Understanding Shaw’s philosophical views as an abolitionist and the societal views of blacks being subservient to whites, certainly a young man leading the first black regiment would experience a certain degree of self-doubt and contradiction. In the end, Shaw develops the courage to lead his men into battle to a symbolic triumph displaying the bravery of these black soldiers. Broderick’s portrayal of Shaw is credible from my point of view.
The credibility of Glory is heightened by the amount of effort devoted to recreating the historical details. From the camps to the costumes Glory captures the aura of battle. Most of the critics agree that the historical detail was a redeeming element of the film. Glory is a film that balances its shortcomings out with exceptional talent. Perhaps a lack of dimension in the characters is balanced with outstanding performances.

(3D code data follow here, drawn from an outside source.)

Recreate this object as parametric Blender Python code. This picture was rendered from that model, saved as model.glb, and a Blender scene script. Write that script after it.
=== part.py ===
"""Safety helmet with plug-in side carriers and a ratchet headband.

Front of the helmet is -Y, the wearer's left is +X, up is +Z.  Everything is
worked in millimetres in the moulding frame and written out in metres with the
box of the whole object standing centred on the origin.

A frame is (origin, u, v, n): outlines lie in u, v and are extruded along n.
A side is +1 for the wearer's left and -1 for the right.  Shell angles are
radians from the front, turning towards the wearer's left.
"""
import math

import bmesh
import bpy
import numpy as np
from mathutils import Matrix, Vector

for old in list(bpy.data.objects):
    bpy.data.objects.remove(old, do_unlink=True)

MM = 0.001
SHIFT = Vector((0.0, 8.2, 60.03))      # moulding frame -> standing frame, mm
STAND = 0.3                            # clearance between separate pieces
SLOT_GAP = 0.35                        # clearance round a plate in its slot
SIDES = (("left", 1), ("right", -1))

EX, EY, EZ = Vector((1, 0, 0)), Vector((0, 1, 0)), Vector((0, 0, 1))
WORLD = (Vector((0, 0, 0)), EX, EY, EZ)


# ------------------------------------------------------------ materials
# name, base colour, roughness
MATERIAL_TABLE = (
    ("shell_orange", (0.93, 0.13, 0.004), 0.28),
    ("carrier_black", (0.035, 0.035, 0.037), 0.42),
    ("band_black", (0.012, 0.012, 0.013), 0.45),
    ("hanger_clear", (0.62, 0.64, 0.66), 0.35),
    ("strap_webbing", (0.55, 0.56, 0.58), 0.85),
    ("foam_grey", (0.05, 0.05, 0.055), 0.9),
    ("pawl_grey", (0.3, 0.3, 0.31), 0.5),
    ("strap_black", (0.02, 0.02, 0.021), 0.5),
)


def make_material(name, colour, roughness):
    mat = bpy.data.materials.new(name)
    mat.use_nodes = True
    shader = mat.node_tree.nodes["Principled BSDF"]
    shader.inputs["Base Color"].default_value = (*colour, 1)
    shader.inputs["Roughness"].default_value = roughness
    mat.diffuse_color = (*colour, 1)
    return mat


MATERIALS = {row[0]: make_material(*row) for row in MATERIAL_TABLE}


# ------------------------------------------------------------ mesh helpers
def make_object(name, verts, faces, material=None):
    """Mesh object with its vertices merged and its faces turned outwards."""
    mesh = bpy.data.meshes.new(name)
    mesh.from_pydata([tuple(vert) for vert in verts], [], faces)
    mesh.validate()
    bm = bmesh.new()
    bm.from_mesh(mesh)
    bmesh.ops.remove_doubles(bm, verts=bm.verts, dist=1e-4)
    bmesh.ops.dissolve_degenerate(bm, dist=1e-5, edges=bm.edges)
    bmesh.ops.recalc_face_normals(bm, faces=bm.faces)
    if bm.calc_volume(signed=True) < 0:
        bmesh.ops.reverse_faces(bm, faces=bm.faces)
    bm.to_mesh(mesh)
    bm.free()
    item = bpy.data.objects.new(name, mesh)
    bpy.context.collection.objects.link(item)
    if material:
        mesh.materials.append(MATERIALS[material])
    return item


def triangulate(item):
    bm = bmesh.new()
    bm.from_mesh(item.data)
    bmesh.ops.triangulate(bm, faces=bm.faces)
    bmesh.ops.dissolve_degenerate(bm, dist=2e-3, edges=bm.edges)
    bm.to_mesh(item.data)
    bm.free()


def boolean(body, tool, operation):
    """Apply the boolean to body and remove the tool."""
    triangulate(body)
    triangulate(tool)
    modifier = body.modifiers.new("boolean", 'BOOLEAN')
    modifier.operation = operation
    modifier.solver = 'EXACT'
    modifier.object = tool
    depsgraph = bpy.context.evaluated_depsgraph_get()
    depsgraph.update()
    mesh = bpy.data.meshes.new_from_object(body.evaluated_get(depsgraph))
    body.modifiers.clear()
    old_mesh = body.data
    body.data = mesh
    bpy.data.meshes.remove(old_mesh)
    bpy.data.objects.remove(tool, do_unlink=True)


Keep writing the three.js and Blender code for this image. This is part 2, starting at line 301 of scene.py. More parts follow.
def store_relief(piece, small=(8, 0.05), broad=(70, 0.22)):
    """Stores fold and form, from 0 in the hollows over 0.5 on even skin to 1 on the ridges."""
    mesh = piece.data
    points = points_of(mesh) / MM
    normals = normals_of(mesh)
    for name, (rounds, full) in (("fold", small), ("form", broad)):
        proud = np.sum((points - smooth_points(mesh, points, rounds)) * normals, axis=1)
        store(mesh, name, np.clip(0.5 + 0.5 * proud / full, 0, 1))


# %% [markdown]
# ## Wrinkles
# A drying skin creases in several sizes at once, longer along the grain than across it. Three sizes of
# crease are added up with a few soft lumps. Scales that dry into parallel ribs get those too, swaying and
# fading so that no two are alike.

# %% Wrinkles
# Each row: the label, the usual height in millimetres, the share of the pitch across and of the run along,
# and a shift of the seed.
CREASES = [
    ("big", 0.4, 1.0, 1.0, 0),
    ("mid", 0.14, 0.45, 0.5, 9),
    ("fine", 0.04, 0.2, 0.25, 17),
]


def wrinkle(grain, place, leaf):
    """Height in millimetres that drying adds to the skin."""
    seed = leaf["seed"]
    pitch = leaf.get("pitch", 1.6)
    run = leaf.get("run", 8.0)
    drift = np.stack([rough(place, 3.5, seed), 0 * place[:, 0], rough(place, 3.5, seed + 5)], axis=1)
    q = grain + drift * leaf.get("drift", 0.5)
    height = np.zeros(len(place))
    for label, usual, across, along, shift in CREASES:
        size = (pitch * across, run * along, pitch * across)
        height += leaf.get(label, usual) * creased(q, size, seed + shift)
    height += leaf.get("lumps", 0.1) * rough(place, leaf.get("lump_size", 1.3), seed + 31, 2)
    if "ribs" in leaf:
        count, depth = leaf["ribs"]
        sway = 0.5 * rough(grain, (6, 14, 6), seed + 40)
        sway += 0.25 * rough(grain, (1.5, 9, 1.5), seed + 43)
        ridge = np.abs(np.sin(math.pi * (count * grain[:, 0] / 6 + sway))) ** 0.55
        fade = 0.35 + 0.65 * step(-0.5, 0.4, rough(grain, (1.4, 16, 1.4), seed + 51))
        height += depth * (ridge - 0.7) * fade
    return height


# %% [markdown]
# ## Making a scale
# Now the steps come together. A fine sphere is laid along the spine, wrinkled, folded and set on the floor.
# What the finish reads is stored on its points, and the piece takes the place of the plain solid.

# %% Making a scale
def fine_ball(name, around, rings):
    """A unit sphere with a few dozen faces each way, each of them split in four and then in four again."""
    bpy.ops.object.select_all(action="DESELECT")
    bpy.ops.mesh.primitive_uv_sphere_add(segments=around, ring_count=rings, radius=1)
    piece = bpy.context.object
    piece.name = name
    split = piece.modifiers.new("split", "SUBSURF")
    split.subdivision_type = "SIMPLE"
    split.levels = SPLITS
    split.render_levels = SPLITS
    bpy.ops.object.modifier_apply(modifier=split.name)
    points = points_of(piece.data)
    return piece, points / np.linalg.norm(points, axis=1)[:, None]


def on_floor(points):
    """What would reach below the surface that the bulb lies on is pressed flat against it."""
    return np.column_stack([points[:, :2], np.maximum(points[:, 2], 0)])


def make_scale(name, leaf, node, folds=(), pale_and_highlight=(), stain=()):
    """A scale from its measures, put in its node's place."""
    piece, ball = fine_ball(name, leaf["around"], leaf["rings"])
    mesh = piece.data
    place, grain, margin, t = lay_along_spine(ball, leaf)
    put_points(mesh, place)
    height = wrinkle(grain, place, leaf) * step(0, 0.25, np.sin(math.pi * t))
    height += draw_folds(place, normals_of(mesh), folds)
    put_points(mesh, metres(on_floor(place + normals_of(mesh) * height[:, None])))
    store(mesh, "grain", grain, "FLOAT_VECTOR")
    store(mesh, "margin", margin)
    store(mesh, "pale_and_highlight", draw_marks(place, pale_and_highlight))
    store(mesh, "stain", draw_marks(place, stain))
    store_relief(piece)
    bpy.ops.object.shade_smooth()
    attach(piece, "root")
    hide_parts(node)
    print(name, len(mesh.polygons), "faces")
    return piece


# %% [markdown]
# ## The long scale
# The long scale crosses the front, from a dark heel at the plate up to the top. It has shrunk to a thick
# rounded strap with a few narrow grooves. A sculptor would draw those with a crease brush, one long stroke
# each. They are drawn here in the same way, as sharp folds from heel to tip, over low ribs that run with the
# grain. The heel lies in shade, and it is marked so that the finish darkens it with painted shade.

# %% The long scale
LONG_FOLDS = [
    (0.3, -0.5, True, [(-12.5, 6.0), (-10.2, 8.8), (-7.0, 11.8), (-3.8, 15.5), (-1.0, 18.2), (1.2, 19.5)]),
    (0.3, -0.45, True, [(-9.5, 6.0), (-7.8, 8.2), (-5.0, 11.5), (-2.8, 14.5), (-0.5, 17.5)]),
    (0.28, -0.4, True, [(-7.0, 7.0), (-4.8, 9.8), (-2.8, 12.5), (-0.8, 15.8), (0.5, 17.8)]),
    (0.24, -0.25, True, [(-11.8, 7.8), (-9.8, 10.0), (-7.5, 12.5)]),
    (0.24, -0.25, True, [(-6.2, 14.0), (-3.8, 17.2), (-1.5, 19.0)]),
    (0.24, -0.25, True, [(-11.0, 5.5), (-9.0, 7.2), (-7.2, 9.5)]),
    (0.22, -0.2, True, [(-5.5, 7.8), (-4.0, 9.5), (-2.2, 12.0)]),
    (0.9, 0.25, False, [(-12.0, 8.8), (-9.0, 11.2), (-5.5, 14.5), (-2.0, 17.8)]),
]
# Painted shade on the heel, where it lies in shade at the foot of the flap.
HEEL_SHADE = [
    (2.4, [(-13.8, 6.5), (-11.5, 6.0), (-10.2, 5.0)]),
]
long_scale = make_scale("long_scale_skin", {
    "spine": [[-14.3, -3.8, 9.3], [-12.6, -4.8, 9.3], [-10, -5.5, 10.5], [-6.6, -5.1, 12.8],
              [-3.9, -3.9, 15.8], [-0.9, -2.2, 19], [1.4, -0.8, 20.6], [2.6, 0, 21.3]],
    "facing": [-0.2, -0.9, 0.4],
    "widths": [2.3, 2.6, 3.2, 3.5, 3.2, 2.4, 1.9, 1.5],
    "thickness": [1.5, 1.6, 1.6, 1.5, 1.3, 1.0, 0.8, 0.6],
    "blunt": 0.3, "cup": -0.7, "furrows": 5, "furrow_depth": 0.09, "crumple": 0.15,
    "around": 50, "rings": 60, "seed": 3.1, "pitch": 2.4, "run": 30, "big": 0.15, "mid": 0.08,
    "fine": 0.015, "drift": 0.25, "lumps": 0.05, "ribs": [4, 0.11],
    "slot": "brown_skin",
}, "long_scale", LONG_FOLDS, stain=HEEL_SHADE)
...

Any faults in the directing are made up by the detail put into the film and the superior sound and score. Glory is a carefully constructed film with a didactic theme. It is an accurate representation of the lives of Civil War soldiers. The climax of the movie is fairly accurately represented.
The Fifty-fourth regiment had slightly over five hundred members when they marched into battle on July 18th, 1863. Over two hundred and fifty members of the regiment died in that battle and several more were injured. That is what proved to the white regiments looking on that the black soldiers were worthy of battle. Glory captures that triumph.
Contemporary Theatre, Film and Television. Detroit: Gale Research, Volume 10
Ebert, Roger. The Chicago Sun-Times, January 12, 1990
Howe, Desson. The Washington Post, January 12, 1990
Lukas, Blake. Magill’s Cinema Annual 1990, Englewood Cliffs, N.J.: Salem Press, 1990
Maltin, Leonard. Leonard Maltin’s Movie Encyclopedia, The Penguin Publishing Company, New York, NY 1994.